Set in present day London the film begins with a look at Doctor Parnassus's (Christopher Plummer) bizarre traveling show which offers people a chance to step through Dr.P's magical mirror into an alternate reality. He's selling imagination, but his gift of mind's eye manipulation came with a heavy price. Eons before he made a trade with the devil (Tom Waits)-remarkable power in exchange for his first born daughter on her sixteenth birthday. That anniversary is now days away but with the help of a mysterious stranger named Tony (played by Ledger, Depp Law and Farrell) and the magic mirror Dr. P just may be able to save her.

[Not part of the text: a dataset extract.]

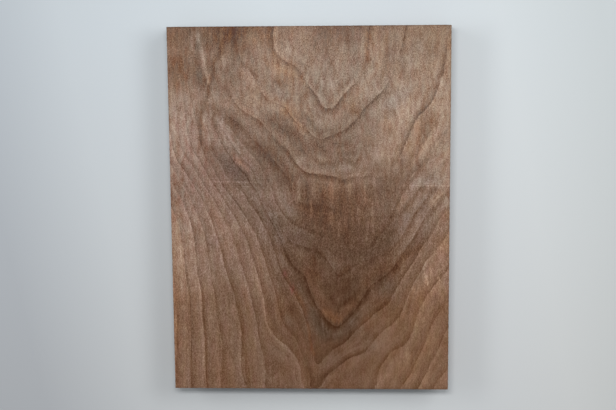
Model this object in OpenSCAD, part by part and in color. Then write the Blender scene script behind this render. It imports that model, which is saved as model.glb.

"The Imaginarium of Doctor Parnassus" is more a piece of surrealist art than a traditional movie. Imagine watching a Salvador Dali painting come to life and you'll get the idea. Gilliam, who co-wrote the script as well as directed, has allowed his imagination to run riot. While the story meanders to and fro he fills the screen with unforgettable images; Old Nick dangling Dr. P from the end of a branch or a multi-eyed hot air balloon shaped like a man's head or the ensemble of skirt wearing, dancing Bobbies. Visually it'll make your eyeballs do the Watusi.

The story, however, may leave some a bit baffled, but so what if it warps the brain a bit? The film oozes Gilliam's trademarked anarchic spirit-he might be the only filmmaker who could replace his leading man with three other actors and actually pull it off-and is the most original movie of the year.